> _Exercise prompt_
Find the lines with the string "OpenSCAD" and return them.

> _Provided data_
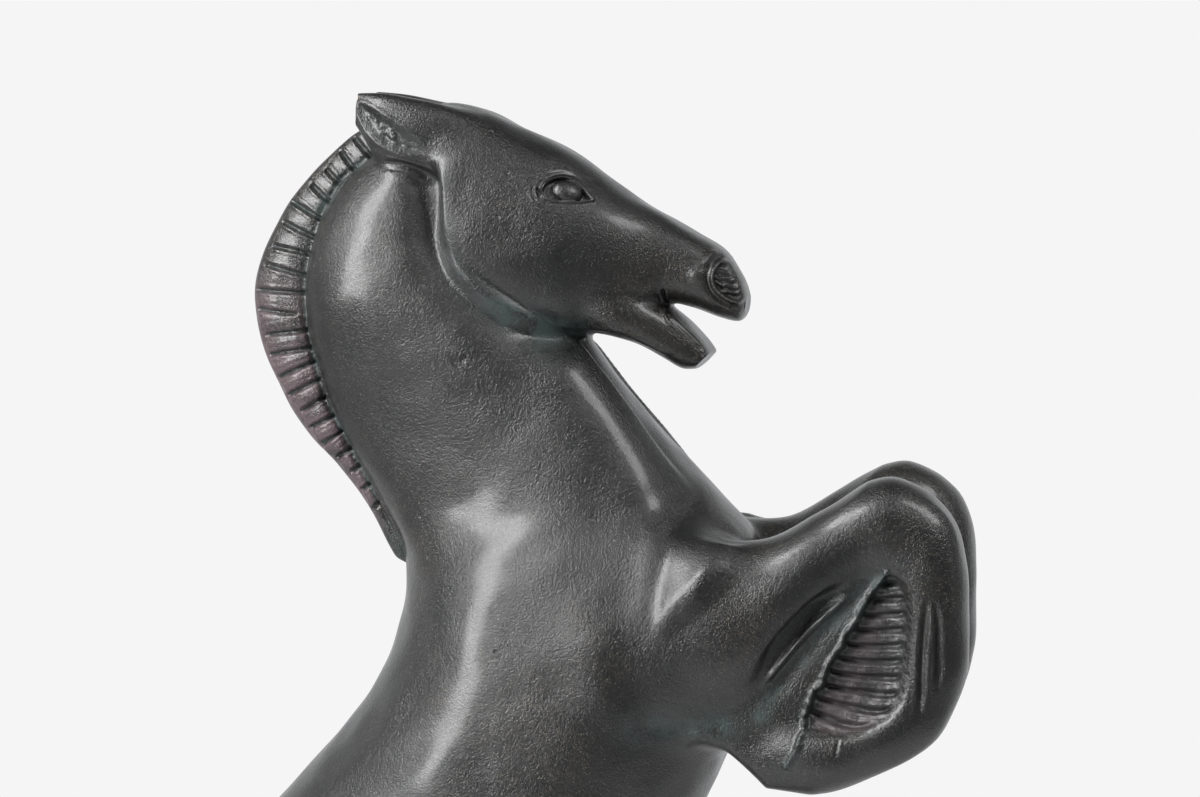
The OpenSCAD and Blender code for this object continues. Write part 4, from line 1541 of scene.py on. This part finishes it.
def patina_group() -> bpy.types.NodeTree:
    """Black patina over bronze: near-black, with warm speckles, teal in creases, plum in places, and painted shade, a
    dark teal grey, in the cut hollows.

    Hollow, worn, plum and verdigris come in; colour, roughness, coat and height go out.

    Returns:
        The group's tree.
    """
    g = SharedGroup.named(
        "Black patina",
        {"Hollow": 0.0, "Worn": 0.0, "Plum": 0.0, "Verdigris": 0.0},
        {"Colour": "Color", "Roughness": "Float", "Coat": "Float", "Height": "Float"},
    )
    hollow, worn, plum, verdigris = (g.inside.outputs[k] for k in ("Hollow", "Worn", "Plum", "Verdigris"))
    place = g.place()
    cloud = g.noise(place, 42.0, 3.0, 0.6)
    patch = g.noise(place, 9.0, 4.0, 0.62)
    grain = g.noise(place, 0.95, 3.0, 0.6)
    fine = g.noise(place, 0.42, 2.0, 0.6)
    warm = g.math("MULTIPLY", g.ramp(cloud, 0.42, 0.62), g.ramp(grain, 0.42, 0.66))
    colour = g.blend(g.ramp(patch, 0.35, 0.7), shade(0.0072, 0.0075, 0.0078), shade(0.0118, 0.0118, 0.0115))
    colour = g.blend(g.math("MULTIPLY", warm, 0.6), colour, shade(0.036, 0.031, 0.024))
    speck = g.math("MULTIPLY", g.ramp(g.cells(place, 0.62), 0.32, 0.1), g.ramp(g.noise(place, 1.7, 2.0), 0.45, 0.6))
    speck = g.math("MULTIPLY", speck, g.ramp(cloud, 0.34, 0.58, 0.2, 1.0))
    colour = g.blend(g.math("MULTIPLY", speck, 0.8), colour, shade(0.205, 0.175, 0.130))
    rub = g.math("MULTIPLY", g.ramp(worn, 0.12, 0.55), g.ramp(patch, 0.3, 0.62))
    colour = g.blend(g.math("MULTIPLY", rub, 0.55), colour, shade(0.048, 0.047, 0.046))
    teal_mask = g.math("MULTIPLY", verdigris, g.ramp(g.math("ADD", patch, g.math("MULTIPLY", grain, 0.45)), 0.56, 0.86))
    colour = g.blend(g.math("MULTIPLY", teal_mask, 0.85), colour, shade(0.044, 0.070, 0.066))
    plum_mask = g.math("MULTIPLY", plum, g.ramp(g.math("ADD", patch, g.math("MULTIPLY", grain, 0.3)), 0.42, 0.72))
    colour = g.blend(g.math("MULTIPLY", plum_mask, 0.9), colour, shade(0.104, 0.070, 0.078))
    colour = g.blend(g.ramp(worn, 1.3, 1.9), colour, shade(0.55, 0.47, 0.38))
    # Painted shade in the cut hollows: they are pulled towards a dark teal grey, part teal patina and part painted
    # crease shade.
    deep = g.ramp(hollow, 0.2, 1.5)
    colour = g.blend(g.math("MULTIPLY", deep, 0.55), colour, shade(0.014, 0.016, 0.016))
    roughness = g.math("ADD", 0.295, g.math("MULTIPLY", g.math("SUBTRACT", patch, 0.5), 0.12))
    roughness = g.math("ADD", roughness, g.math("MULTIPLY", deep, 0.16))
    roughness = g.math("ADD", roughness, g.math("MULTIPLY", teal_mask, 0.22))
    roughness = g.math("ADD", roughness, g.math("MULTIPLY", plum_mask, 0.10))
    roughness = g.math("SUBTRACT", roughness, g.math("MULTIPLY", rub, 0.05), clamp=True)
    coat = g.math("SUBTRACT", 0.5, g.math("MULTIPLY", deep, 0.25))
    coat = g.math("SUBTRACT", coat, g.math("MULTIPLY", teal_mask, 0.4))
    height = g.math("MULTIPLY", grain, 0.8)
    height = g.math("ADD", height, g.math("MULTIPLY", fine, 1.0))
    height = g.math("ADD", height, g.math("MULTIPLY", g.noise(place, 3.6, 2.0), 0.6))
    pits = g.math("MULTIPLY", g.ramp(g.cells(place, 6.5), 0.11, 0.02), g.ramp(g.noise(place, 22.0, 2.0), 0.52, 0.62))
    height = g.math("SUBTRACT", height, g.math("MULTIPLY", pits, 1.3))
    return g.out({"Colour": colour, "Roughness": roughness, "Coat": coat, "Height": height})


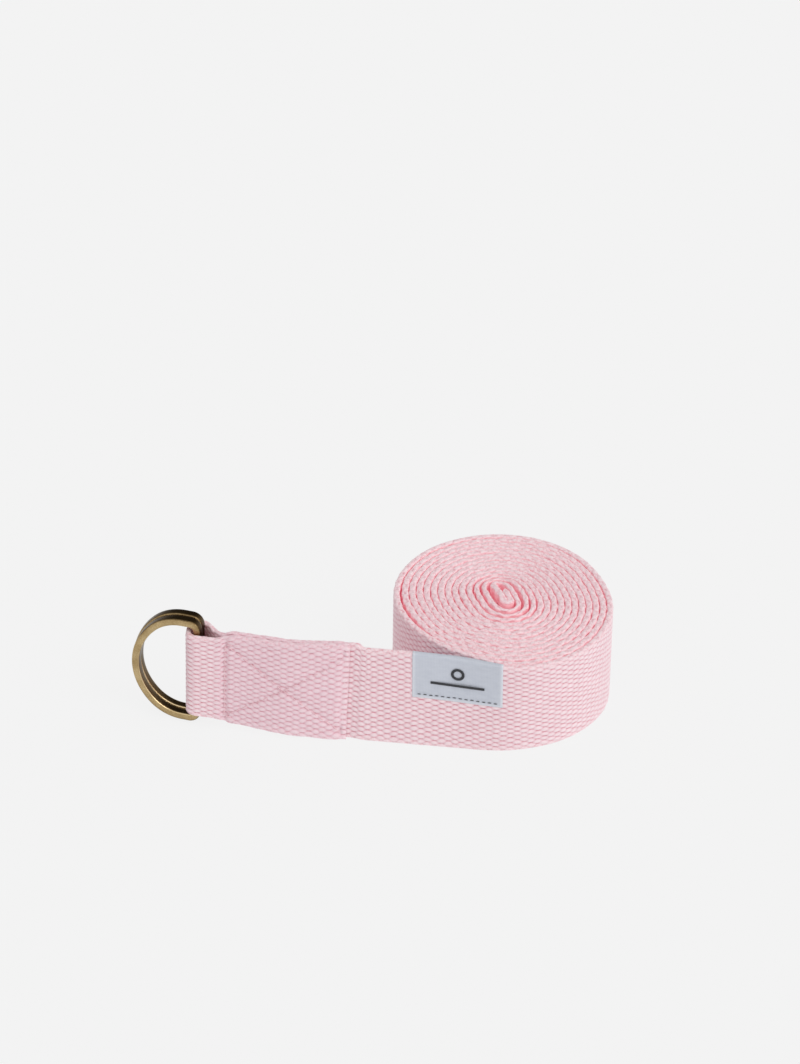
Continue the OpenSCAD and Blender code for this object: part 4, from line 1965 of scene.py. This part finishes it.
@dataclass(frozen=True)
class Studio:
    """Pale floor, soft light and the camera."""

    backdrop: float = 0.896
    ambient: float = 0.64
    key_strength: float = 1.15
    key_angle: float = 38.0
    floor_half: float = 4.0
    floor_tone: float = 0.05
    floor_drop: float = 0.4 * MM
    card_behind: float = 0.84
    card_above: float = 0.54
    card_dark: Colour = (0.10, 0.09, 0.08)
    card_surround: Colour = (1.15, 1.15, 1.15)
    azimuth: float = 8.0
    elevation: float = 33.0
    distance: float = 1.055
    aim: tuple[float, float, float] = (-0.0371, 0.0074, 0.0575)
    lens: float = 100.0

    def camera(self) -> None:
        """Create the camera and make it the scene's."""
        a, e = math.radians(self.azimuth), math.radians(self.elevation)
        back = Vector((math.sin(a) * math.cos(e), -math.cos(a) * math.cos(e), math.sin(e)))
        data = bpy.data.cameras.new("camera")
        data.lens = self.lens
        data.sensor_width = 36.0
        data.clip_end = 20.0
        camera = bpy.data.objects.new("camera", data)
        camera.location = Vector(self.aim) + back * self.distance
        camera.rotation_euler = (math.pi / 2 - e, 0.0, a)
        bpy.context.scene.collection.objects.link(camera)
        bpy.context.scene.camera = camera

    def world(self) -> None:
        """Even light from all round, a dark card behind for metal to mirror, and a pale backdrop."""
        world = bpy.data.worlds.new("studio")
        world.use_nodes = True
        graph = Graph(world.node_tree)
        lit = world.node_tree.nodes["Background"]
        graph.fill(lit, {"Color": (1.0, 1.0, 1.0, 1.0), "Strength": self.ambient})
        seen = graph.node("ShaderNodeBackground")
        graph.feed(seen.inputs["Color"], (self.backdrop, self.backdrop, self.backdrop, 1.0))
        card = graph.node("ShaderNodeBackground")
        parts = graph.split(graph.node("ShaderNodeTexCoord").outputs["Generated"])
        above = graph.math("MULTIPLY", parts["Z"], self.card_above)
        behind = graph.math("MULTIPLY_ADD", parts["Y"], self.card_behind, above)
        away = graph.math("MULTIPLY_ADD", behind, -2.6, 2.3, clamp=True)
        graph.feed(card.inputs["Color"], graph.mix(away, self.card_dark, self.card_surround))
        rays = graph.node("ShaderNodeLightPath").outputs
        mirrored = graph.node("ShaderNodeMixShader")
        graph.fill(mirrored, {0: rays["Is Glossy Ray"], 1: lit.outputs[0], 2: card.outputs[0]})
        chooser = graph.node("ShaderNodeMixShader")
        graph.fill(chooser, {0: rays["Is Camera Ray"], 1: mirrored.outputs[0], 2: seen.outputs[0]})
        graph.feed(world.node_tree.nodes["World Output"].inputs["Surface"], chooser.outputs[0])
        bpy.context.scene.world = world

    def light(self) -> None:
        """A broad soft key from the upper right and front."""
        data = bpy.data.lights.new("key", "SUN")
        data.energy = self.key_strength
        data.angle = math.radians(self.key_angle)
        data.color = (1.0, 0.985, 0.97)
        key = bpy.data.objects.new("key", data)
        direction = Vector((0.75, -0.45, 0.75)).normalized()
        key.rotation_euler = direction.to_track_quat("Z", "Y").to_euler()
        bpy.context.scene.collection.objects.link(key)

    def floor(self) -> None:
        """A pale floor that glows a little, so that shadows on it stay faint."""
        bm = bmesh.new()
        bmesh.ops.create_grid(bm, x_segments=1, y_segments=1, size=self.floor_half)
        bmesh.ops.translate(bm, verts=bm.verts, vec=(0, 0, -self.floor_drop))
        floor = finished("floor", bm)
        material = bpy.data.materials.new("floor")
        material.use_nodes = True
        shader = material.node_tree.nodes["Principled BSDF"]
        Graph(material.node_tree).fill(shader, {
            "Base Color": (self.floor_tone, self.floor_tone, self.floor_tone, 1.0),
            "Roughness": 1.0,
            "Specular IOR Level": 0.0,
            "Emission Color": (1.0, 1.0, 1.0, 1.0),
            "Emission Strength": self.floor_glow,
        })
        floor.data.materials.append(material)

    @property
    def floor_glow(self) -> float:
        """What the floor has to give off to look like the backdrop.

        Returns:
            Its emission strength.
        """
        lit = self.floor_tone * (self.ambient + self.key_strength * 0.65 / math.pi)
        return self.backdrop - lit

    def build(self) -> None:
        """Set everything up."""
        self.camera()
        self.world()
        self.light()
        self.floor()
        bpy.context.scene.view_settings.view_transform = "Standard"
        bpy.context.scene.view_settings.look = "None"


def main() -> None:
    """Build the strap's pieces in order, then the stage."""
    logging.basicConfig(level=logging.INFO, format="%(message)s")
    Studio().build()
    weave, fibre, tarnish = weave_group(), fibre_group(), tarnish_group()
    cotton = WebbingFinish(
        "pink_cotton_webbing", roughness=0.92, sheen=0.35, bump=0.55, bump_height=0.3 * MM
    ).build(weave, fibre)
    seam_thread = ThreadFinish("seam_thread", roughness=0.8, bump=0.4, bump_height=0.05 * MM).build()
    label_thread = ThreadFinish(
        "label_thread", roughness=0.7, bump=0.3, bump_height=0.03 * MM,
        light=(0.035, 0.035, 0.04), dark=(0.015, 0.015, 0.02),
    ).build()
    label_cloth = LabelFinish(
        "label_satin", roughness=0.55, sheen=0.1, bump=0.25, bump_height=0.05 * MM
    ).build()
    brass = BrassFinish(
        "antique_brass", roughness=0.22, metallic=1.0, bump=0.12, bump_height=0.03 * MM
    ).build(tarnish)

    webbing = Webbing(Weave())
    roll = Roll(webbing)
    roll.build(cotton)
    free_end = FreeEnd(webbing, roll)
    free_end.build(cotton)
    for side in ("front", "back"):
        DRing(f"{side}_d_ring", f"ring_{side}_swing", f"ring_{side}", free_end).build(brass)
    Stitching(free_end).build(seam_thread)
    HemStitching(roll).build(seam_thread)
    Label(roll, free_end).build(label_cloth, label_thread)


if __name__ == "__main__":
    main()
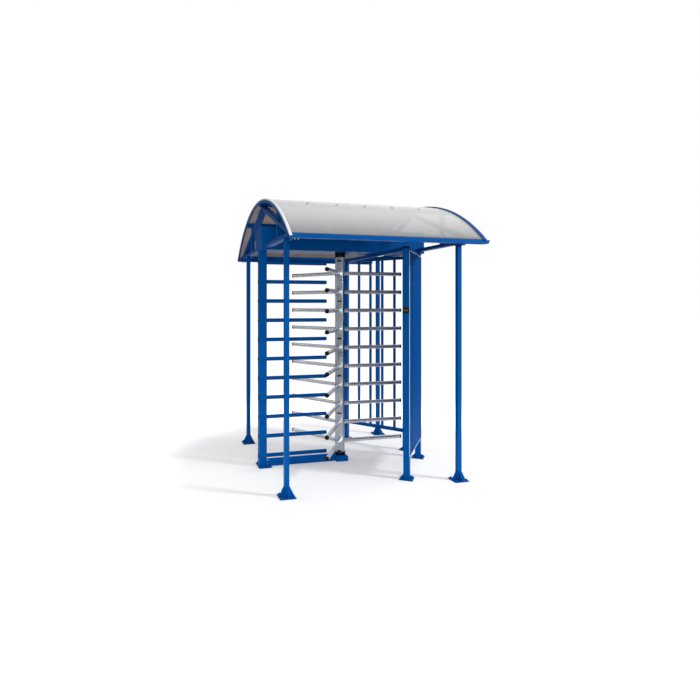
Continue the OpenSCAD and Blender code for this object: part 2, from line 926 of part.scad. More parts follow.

> _Response for this exercise_
The OpenSCAD and Blender code for this object continues. Write part 4, from line 1541 of scene.py on. This part finishes it.
Continue the OpenSCAD and Blender code for this object: part 4, from line 1965 of scene.py. This part finishes it.
Continue the OpenSCAD and Blender code for this object: part 2, from line 926 of part.scad. More parts follow.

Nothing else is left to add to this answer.